Chris Wilson, in How a Libertarian Capitalist Became a Libertarian Socialist, makes the point that “a society in which human-created circumstances force people to “agree” to subject their will to that of a boss is by no means “free”.” Clearly, what Rothbard calls “the right of every man to his own person, the right of donation, of bequest (and, concomitantly, the right to receive the bequest or inheritance), and the right of contractual exchange of property titles” cannot apply to those same bosses. Rather than acquire their wealth through the homestead principle, capitalists accumulate their fortunes off the backs of workers in a system of domination. Their children should be heir apparent to absolutely nothing.
Hence Kevin Carson’s argument that the modern worker is “justified in taking direct control of production, and keeping the entire product of his labor” because, “like the slave or the serf,” they are “the victim of ongoing robbery” and work “in an enterprise built from past stolen labor.” In Carson’s words, “the only cases in which I have advocated seizure of the means of production by workers are those in which that notorious “socialist” Murray Rothbard advocated it.” “And even in those cases I advocated, not nationalization, but the direct homesteading of plants by the labor force, and their conversion to producer cooperatives competing in an unregulated market.”
But what of inheritance? Does even Carson’s argument not eventually lead back to a system of parasitism where heirs who have never worked for themselves may “levy upon collective labour either land’s rent or capital’s interest?”
Only if we accept the right of inheritance as immutable and, as evident from the content of this article, I do not.
If you accept the case made above, then the worker is “justified in taking direct control of production, and keeping the entire product of his labor,” as capitalism is “an enterprise built from past stolen labor.” From this it follows that “the right to receive the bequest or inheritance” will even in this instance lead back to parasitism, “because private ownership of the means of production gives rise to social hierarchy and relations of coercive authority and subordination.”

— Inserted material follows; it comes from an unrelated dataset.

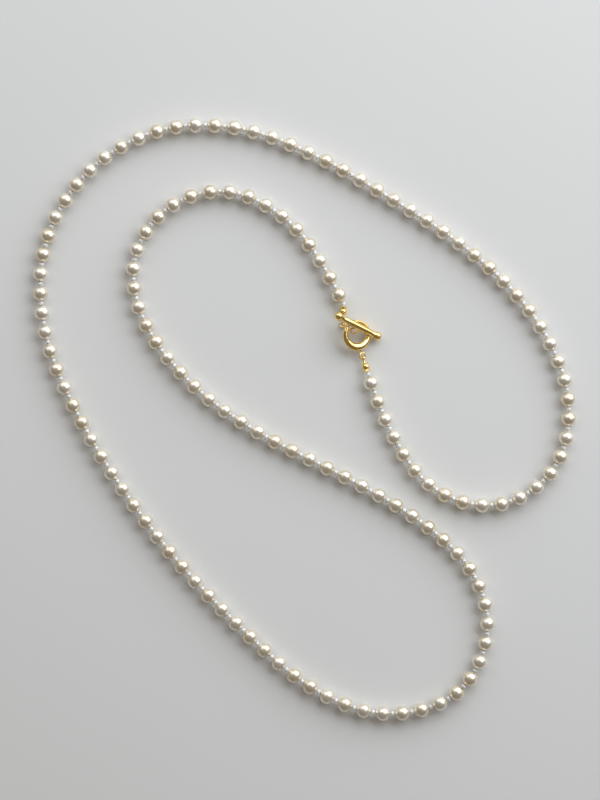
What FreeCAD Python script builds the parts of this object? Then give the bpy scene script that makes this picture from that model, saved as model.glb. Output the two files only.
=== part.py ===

Concluding this line of thought, we return to Bakunin;
All social progress has proceeded from successive abolitions of rights of inheritance. First, the right of divine inheritance was abolished, the traditional privileges or punishments which were long considered the result of either devine benediction or divine malediction. Then the right of political inheritance was abolished, resulting in recgnition of the sovereignty of the people and the equality of citizens before the law. At present, in order to emancipate the worker, the human being, and to establish the reign of justice on the ruins of all the political and theological injustices of the present and the past, we must abolish economic inheritance.
The case could not be better stated.